Render the following material again verbatim, leaving nothing out.

-- Dataset section --
-- START --
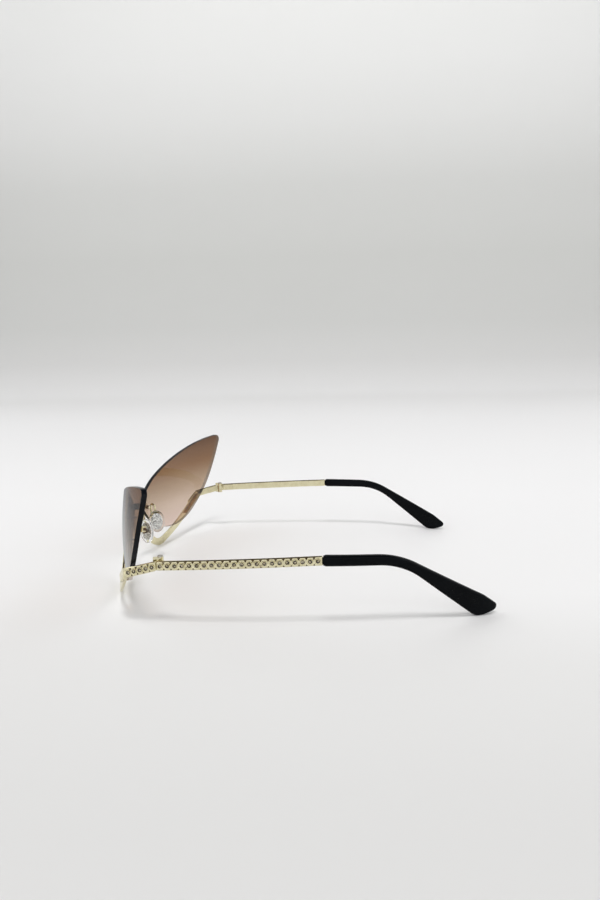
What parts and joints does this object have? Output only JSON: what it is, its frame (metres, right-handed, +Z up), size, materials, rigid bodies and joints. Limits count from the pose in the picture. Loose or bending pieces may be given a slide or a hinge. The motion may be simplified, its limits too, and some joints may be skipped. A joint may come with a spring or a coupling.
{
  "type": "butterfly sunglasses",
  "caption": "Butterfly sunglasses with wing lenses above open lower rims, stone-set folding metal temples, bent plastic tips and rocking nose pads.",
  "frame": {"origin": "on the surface that the open glasses stand on, under the middle of their outline", "axes": "+Z up, +X towards the wearer's left, -Y the way the lenses face, +Y along the temples to their tips"},
  "size_m": [0.1536, 0.1712, 0.0574],
  "materials": {
    "pale_gold": "polished pale gold plating",
    "fastener_steel": "small turned screws and nuts, darkened",
    "graded_lens": "clear lens plastic with a brown tint that fades downwards",
    "bond": "dark bonding strip",
    "clear_pad": "soft clear moulding",
    "clear_washer": "clear plastic washer",
    "black_tip": "glossy black moulding",
    "crystal": "faceted clear stone"
  },
  "bodies": {
    "front": {"left_rim": "pale_gold", "right_rim": "pale_gold", "bridge": "pale_gold", "left_endpiece": "pale_gold", "right_endpiece": "pale_gold", "left_front_hinge": "pale_gold", "right_front_hinge": "pale_gold", "left_pad_arm": "pale_gold", "right_pad_arm": "pale_gold", "left_pad_box": "pale_gold", "right_pad_box": "pale_gold", "lens_screws": "fastener_steel", "lens_nuts": "fastener_steel", "left_hinge_screw": "fastener_steel", "right_hinge_screw": "fastener_steel", "left_pad_screw": "fastener_steel", "right_pad_screw": "fastener_steel", "left_lens": "graded_lens", "right_lens": "graded_lens", "left_lens_bond": "bond", "right_lens_bond": "bond", "lens_washers": "clear_washer", "left_endpiece_stones": "crystal", "right_endpiece_stones": "crystal"},
    "left_temple": {"left_temple": "pale_gold", "left_temple_hinge": "pale_gold", "left_tip_sleeve": "black_tip", "left_temple_stones": "crystal"},
    "right_temple": {"right_temple": "pale_gold", "right_temple_hinge": "pale_gold", "right_tip_sleeve": "black_tip", "right_temple_stones": "crystal"},
    "left_pad": {"left_nose_pad": "clear_pad"},
    "right_pad": {"right_nose_pad": "clear_pad"}
  },
  "joints": [
    {"name": "left_fold", "type": "hinge", "parent": "front", "child": "left_temple", "pos_m": [0.06702, -0.05114, 0.025], "axis": [0, 0, 1], "range_deg": [0, 90]},
    {"name": "right_fold", "type": "hinge", "parent": "front", "child": "right_temple", "pos_m": [-0.06702, -0.05114, 0.025], "axis": [0, 0, -1], "range_deg": [0, 86]},
    {"name": "left_pad_rock", "type": "hinge", "parent": "front", "child": "left_pad", "pos_m": [0.01149, -0.07591, 0.02243], "axis": [-0.4067, -0.9135, 0], "range_deg": [-12, 12]},
    {"name": "right_pad_rock", "type": "hinge", "parent": "front", "child": "right_pad", "pos_m": [-0.01149, -0.07591, 0.02243], "axis": [-0.4067, 0.9135, 0], "range_deg": [-12, 12]}
  ]
}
-- END --
-- Finished task --
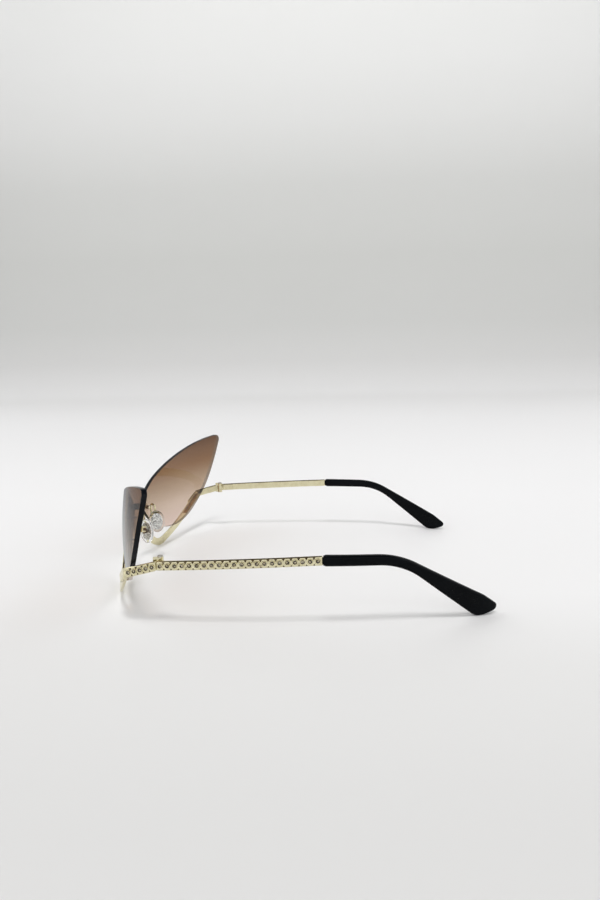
What parts and joints does this object have? Output only JSON: what it is, its frame (metres, right-handed, +Z up), size, materials, rigid bodies and joints. Limits count from the pose in the picture. Loose or bending pieces may be given a slide or a hinge. The motion may be simplified, its limits too, and some joints may be skipped. A joint may come with a spring or a coupling.
{
  "type": "butterfly sunglasses",
  "caption": "Butterfly sunglasses with wing lenses above open lower rims, stone-set folding metal temples, bent plastic tips and rocking nose pads.",
  "frame": {"origin": "on the surface that the open glasses stand on, under the middle of their outline", "axes": "+Z up, +X towards the wearer's left, -Y the way the lenses face, +Y along the temples to their tips"},
  "size_m": [0.1536, 0.1712, 0.0574],
  "materials": {
    "pale_gold": "polished pale gold plating",
    "fastener_steel": "small turned screws and nuts, darkened",
    "graded_lens": "clear lens plastic with a brown tint that fades downwards",
    "bond": "dark bonding strip",
    "clear_pad": "soft clear moulding",
    "clear_washer": "clear plastic washer",
    "black_tip": "glossy black moulding",
    "crystal": "faceted clear stone"
  },
  "bodies": {
    "front": {"left_rim": "pale_gold", "right_rim": "pale_gold", "bridge": "pale_gold", "left_endpiece": "pale_gold", "right_endpiece": "pale_gold", "left_front_hinge": "pale_gold", "right_front_hinge": "pale_gold", "left_pad_arm": "pale_gold", "right_pad_arm": "pale_gold", "left_pad_box": "pale_gold", "right_pad_box": "pale_gold", "lens_screws": "fastener_steel", "lens_nuts": "fastener_steel", "left_hinge_screw": "fastener_steel", "right_hinge_screw": "fastener_steel", "left_pad_screw": "fastener_steel", "right_pad_screw": "fastener_steel", "left_lens": "graded_lens", "right_lens": "graded_lens", "left_lens_bond": "bond", "right_lens_bond": "bond", "lens_washers": "clear_washer", "left_endpiece_stones": "crystal", "right_endpiece_stones": "crystal"},
    "left_temple": {"left_temple": "pale_gold", "left_temple_hinge": "pale_gold", "left_tip_sleeve": "black_tip", "left_temple_stones": "crystal"},
    "right_temple": {"right_temple": "pale_gold", "right_temple_hinge": "pale_gold", "right_tip_sleeve": "black_tip", "right_temple_stones": "crystal"},
    "left_pad": {"left_nose_pad": "clear_pad"},
    "right_pad": {"right_nose_pad": "clear_pad"}
  },
  "joints": [
    {"name": "left_fold", "type": "hinge", "parent": "front", "child": "left_temple", "pos_m": [0.06702, -0.05114, 0.025], "axis": [0, 0, 1], "range_deg": [0, 90]},
    {"name": "right_fold", "type": "hinge", "parent": "front", "child": "right_temple", "pos_m": [-0.06702, -0.05114, 0.025], "axis": [0, 0, -1], "range_deg": [0, 86]},
    {"name": "left_pad_rock", "type": "hinge", "parent": "front", "child": "left_pad", "pos_m": [0.01149, -0.07591, 0.02243], "axis": [-0.4067, -0.9135, 0], "range_deg": [-12, 12]},
    {"name": "right_pad_rock", "type": "hinge", "parent": "front", "child": "right_pad", "pos_m": [-0.01149, -0.07591, 0.02243], "axis": [-0.4067, 0.9135, 0], "range_deg": [-12, 12]}
  ]
}